En el caso presente, la vida laboral, que lleva consigo muchas horas de la vida personal por partes iguales, tiene un color gris y verde, pero vibrante, sereno, austero, sencillo. Su color cabe en una esfera del Aleph. Cuando miro el resultado de mi obra en el papel con el dibujo puesto de relieve con el lápiz frotado, no me desagrada. Han pasado casi 20 minutos desde que lo inicié. Le doy un sorbo a la taza de café. Me incorporo. Me asomo a la ventana.

Mirando a la distancia la montaña, pienso en las personas que no tienen la suerte de encontrarse en libertad de hacer cosas simples como esta. Muevo algunos tiestos, retiro tierra de unas esquinas.

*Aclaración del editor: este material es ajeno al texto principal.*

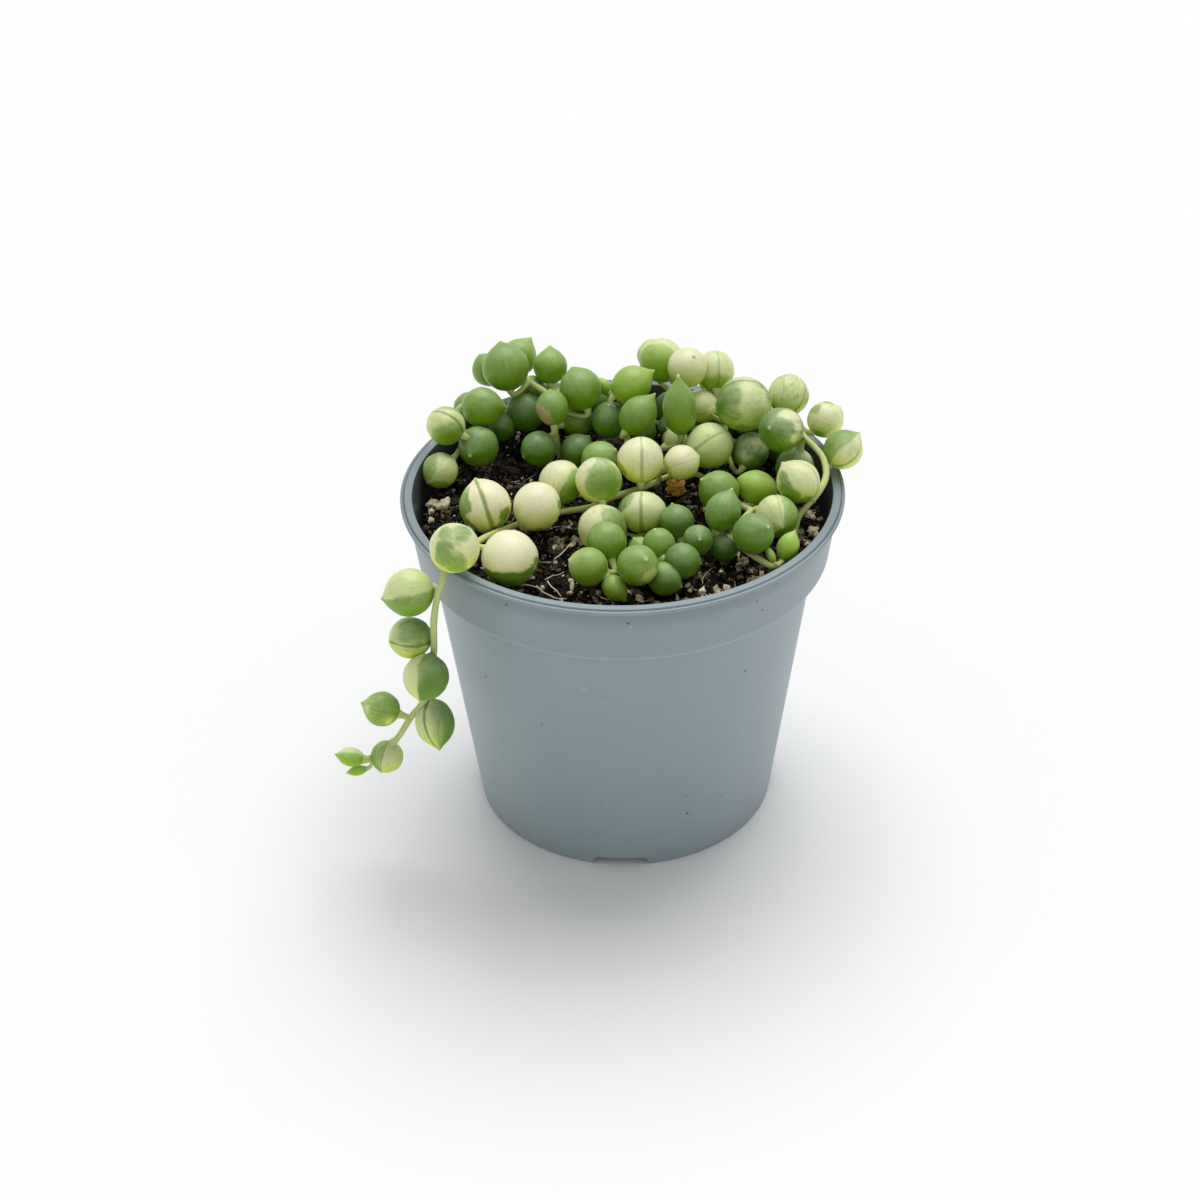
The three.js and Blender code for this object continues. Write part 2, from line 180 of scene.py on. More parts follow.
# The pale stem that crosses the soil and hangs over the rim at the left
TRAILING_STEMS = (
    (
        (12, 7.5, 41), (12, 7.5, 44), (10.7, 6.5, 46.6), (8, 5.2, 47.6), (6, 3.8, 48), (3, 1, 48.2),
        (-1.3, -0.5, 47.6), (-4.2, -2.2, 47.2), (-8, -2.9, 47), (-11.2, -4, 46.9), (-14.2, -6.3, 47.2),
        (-16.4, -9, 48), (-18.4, -13, 49.4), (-20.2, -16.4, 50.1), (-21.9, -19, 50.2), (-22.9, -20.7, 50.1),
        (-23.4, -21.8, 48.8), (-24.1, -22, 46.6), (-24.8, -22, 42.6), (-25.1, -21.8, 37.4),
        (-25.9, -21, 33), (-27, -21, 29), (-28.7, -20.5, 26.3), (-31.1, -20, 22), (-33.6, -20, 19.6),
        (-35.4, -20, 18.8),
    ),
)
TRAILING_LEAVES = (
    Leaf(
        8.1, 2.6, 51, 4.8, 10, 15, cream=360, fade=0.3, streaks=0.2, stripe=(0, -0.1, 1), line=0.4,
        point=0.08,
    ),
    Leaf(
        2.5, 1, 52.5, 6.2, 90, 48, cream=360, fade=0.3, streaks=0.3, stripe=(0.05, 0, 1), line=0.7, point=0,
        green=((-0.9, -0.5, 0.2, 20),), tone=0.9,
    ),
    Leaf(
        -3.2, -3.2, 52, 6.2, 100, 35, tone=0.4, cream=360, fade=0.4, ragged=0.25, streaks=0.6, point=0,
        green=((0.42, -0.1, 0.9, 60), (0.3, 0.9, 0.3, 24)),
    ),
    Leaf(
        -8.3, 0.2, 49.7, 6, 60, 30, tone=0.6, cream=360, fade=0.5, ragged=0.2, streaks=0.4, point=0.03,
        green=((0.75, -0.5, 0.45, 56),),
    ),
    Leaf(
        -11.4, -6.6, 50.2, 6.4, 20, 60, tone=0.5, cream=360, fade=0.1, ragged=0.3, streaks=0.25, point=0.05,
        green=((0.1, -1, 0.2, 20), (0.95, 0.1, 0.3, 14)),
    ),
    Leaf(
        -18.3, -6.3, 50.2, 6.9, 120, 50, tone=0.4, cream=360, fade=0.1, ragged=0.35, streaks=0.2,
        stripe=(0.05, 0, 1), line=1.1,
        green=((-1, 0.35, 0.3, 38), (0.85, -0.3, 0.5, 22), (-0.5, -0.8, 0.35, 20), (0.5, -0.85, 0.1, 26)),
    ),
    Leaf(
        -14.8, -17.9, 49.5, 7.3, tone=0.3, cream=360, fade=0, ragged=0.25, streaks=0.15, point=0.04,
        green=((0.05, -0.92, -0.38, 77), (0.9, -0.5, 0.05, 36)),
    ),
    Leaf(
        -21.6, -21.6, 53.6, 6.4, -141, 44, tone=0.4, cream=360, fade=0.6, ragged=0.22, streaks=0.45,
        point=0.03,
        green=(
            (-0.3, 0.6, 0.74, 19), (0.35, 0.62, 0.7, 21), (-0.42, 0, 0.9, 15), (-0.4, -0.5, 0.75, 24),
            (0.05, -0.75, 0.65, 27), (0.1, -0.85, -0.5, 46),
        ),
    ),
    Leaf(
        -27.8, -20.5, 46.2, 6.3, -175, -10, tone=0.35, cream=165, side=(0, 1, 0.35), fade=0.95, ragged=0.12,
        streaks=0.4, point=0.16,
    ),
    Leaf(
        -28.1, -20.5, 39.1, 5.5, -150, 10, tone=0.35, fade=1, ragged=0.4, streaks=0.9, stripe=(0, -0.45, 1),
        line=1, pale=((-0.7, 0.3, 0.6, 30), (-0.3, -0.7, 0.6, 36), (0.5, -0.7, 0.4, 22)),
    ),
    Leaf(
        -26.1, -24.3, 35.5, 6, -105, -30, tone=0.2, cream=115, side=(-1, 0, 0.35), fade=0.85, ragged=0.12,
        streaks=0.25,
    ),
    Leaf(
        -25.6, -21.5, 26, 5.3, -75, -55, 1.15, tone=0.25, cream=150, side=(-1, 0, 0.25), fade=0.9,
        ragged=0.2, streaks=0.9, stripe=(-0.5, 0, 1), line=1, point=0.25,
    ),
    Leaf(
        -32.6, -20, 27.2, 4.7, 170, 15, tone=0.5, fade=0.9, streaks=0.7, ragged=0.35, stripe=(0, -0.1, 1),
        line=0.5, point=0.25, pale=((-0.7, 0.1, 0.6, 20), (0.4, -0.7, 0.6, 14)),
    ),
    Leaf(
        -32.5, -20, 19.2, 4.4, -110, -25, tone=0.5, cream=200, side=(0.8, -0.5, 0.3), fade=0.9, streaks=0.6,
        stripe=(-0.2, 0.1, 1), line=0.8,
    ),
    Leaf(-37.3, -20, 19.2, 2.6, 175, 10, 1.35, tone=0.85, cream=80, side=(0, 1, 0.3), fade=1, point=0.35),
    Leaf(-36.6, -20, 16.9, 1.4, -175, -10, 1.8, tone=0.8, point=0.35),
)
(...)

Mi modo de mostrarme empático con ellas lo he cobrado de las lecciones de los errores cometidos en el pasado. Aquellos errores —señalados en el billete escrito al cabo de la clase, ahora cosido al interior de mi chaqueta—, me permiten discurrir con mayor libertad por la órbita destinada a mi camino, errante y vagabundo, como un gato que no olvida dónde se encuentra su hogar. No hago más por el mundo, desde aquí, pero al menos, me parece, no resto ni demerito la belleza y grandeza que le son innatas. Todavía me quedan algunos sorbos del café. Quedan naranjas a un costado de la nevera. Hoy sábado 27 de septiembre de 2025, abriré el periódico Salamanca RTV al día para leer una columna familiar. Espero que abrevar de las plumas cuidadas nos depare unos buenos augurios.

Hace tres años, cuando trabajábamos desde casa, en México, para otra universidad en Asia, publicamos la columna del enlace, de título Gris. El pórtico lo redactamos nosotros, para presentar el cuerpo del escrito principal, Gris, con autoría de Dong Caiwei, Lucía, estudiante de esa otra institución. Hoy, cuando releo su escrito, acompañado de una fotografía expresiva, dejo el teléfono en la repisa de la ventana y tomo la escoba. Barrer el suelo, hoy sábado, me permite olvidarme de mí mismo y recordar el encanto de la creación.